In his address to the assembly, Russian Foreign Minister Sergey Lavrov blasted "Western states" for seeking to "slow down the irreversible objective process of establishing multipolarity" to maintain their "self-proclaimed status of 'world leaders.'"

"To that end, these powers do not hesitate to use any methods, including political blackmail, economic pressure, and brute force. These illicit acts devalue the international law which underpins the postwar order," Lavrov said.

In a news conference later that day, Lavrov suggested that the U.S. is "attacking multilateralism" and that Washington is, through sanctions and threats, seeking to direct trade only toward itself. "This is all temporary, and in any case they will have to sit down at the table and agree," he said, suggesting that the U.N. is the best place to find a balance of interests and reach agreements.

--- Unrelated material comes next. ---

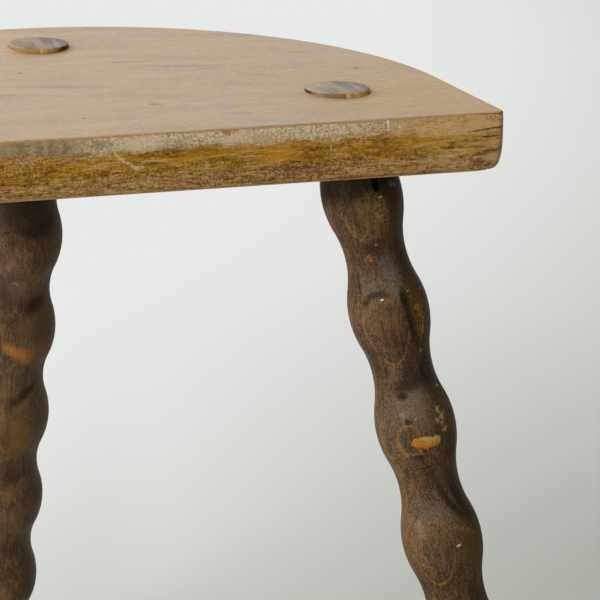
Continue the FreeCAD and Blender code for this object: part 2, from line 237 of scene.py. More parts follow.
class Graph:
    """The node tree of a material or a world, made a node at a time."""

    def __init__(self, owner: bpy.types.Material | bpy.types.World) -> None:
        """Empty the owner's tree."""
        self.owner = owner
        owner.use_nodes = True
        self.tree = owner.node_tree
        self.tree.nodes.clear()

    def node(self, kind: str, inputs: dict[str | int, Any], **settings: Any) -> bpy.types.Node:
        """Add a node.

        Args:
            kind: The node's type, without its ShaderNode prefix.
            inputs: Sockets to link or values to set, by name or number.
            settings: The node's own properties.

        Returns:
            The node.
        """
        made = self.tree.nodes.new(f"ShaderNode{kind}")
        for name, setting in settings.items():
            setattr(made, name, setting)
        for name, value in inputs.items():
            if isinstance(value, Socket):
                self.tree.links.new(value, made.inputs[name])
            else:
                made.inputs[name].default_value = value
        return made

    def math(self, operation: str, *values: Any) -> Socket:
        """Work out a number from one to three others."""
        return self.node("Math", dict(enumerate(values)), operation=operation).outputs[0]

    def vector(self, operation: str, *values: Any) -> Socket:
        """Work out a vector from others."""
        return self.node("VectorMath", dict(enumerate(values)), operation=operation).outputs[0]

    def grow(self, value: Any, factor: Any, more: Any) -> Socket:
        """Multiply a number, then add to it."""
        return self.math("MULTIPLY_ADD", value, factor, more)

    def length(self, vector: Any) -> Socket:
        """Measure how long a vector is."""
        return self.node("VectorMath", {0: vector}, operation="LENGTH").outputs["Value"]

    def parts(self, vector: Any) -> tuple[Socket, Socket, Socket]:
        """Take a vector apart."""
        split = self.node("SeparateXYZ", {0: vector})
        return split.outputs[0], split.outputs[1], split.outputs[2]

    def place(self, vector: Any, at: Any, turn: Any) -> Socket:
        """See a place from a frame of its own, moved and turned."""
        inputs = {"Vector": vector, "Location": at, "Rotation": turn}
        return self.node("Mapping", inputs, vector_type="TEXTURE").outputs[0]

    def flat(self, across: Socket, up: Socket) -> Flat:
        """See a face flat: measures across and up it as X and Z, and as Z and X."""
        straight = self.node("CombineXYZ", {0: across, 2: up}).outputs[0]
        return straight, self.node("CombineXYZ", {0: up, 2: across}).outputs[0]

    def noise(self, vector: Any, stretch: Triple, detail: float, rough: float = 0.55) -> Socket:
        """Read smooth noise, about 0.5 in the middle, with so many lumps to the metre each way."""
        scaled = self.vector("MULTIPLY", vector, stretch)
        inputs = {"Vector": scaled, "Scale": 1.0, "Detail": detail, "Roughness": rough}
        return self.node("TexNoise", inputs).outputs[0]

    def layers(self, along: Socket, scale: float) -> Socket:
        """Read noise along a single measure, as growth rings vary outwards."""
        inputs = {"W": along, "Scale": scale, "Detail": 2.0}
        return self.node("TexNoise", inputs, noise_dimensions="1D").outputs[0]

    def between(self, value: Any, low: float, high: float) -> Socket:
        """Rise smoothly from 0 at the low value to 1 at the high one, or fall if swapped."""
        start, end, ends = (low, high, (0.0, 1.0)) if low < high else (high, low, (1.0, 0.0))
        inputs = {0: value, 1: start, 2: end, 3: ends[0], 4: ends[1]}
        return self.node("MapRange", inputs, interpolation_type="SMOOTHSTEP").outputs[0]

    def times(self, *values: Any) -> Socket:
        """Multiply masks together."""
        product = values[0]
        for value in values[1:]:
            product = self.math("MULTIPLY", product, value)
        return product

    def mix(self, amount: Any, first: Any, second: Any) -> Socket:
        """Go from one colour to another by an amount."""
        return self.node("Mix", {0: amount, 6: first, 7: second}, data_type="RGBA").outputs[2]

    def over(self, base: Any, colour: Any, *masks: Any) -> Socket:
        """Lay a colour over another as far as every mask lets it."""
        return self.mix(self.times(*masks), base, colour)

    def blend(self, amount: Any, first: Any, second: Any) -> Socket:
        """Go from one number to another by an amount."""
        return self.node("Mix", {0: amount, 2: first, 3: second}, data_type="FLOAT").outputs[0]

    def ramp(self, value: Any, stops: Scale) -> Socket:
        """Read a colour off a scale of colours.

        Args:
            value: Where on the scale, 0 to 1.
            stops: Places on the scale and their colours, in order.

        Returns:
            The colour.
        """
        made = self.node("ValToRGB", {0: value})
        scale = made.color_ramp.elements
        while len(scale) < len(stops):
            scale.new(1.0)
        for element, (place, colour) in zip(scale, stops):
            element.position = place
            element.color = colour
        return made.outputs[0]

    def bump(self, height: Socket, depth: float) -> Socket:
        """Turn a height, 0 to 1, into relief of a depth in metres."""
        return self.node("Bump", {"Strength": 1.0, "Distance": depth, "Height": height}).outputs[0]

    def seen(self) -> Socket:
        """Tell rays that see or mirror a thing, 1, from those that carry its light, 0."""
        rays = self.node("LightPath", {}).outputs
        either = self.math("MAXIMUM", rays["Is Camera Ray"], rays["Is Glossy Ray"])
        return self.math("MAXIMUM", either, rays["Is Transmission Ray"])

    def finish(self, **inputs: Any) -> bpy.types.Material:
        """Close the tree with the surface shader.

        Args:
            inputs: The shader's sockets, with spaces written as underscores.

        Returns:
            The finished material.
        """
        named = {name.replace("_", " "): value for name, value in inputs.items()}
        shader = self.node("BsdfPrincipled", named)
        self.node("OutputMaterial", {"Surface": shader.outputs[0]})
        return self.owner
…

At the conference, Lavrov also remarked on Trump's speech on Tuesday, which spoke of the importance of sovereignty -- a concept which Russia regularly voices its support for. If the U.S. is genuinely committed to sovereignty, Lavrov said, it shouldn't interfere in the matters of other countries.

The foreign minister wrapped up his address to the assembly with a quote from U.S. President Harry Truman, apparently intended as a suggestion for the U.S. to follow its own advice. "'Great nations lead by the force of example rather than domination."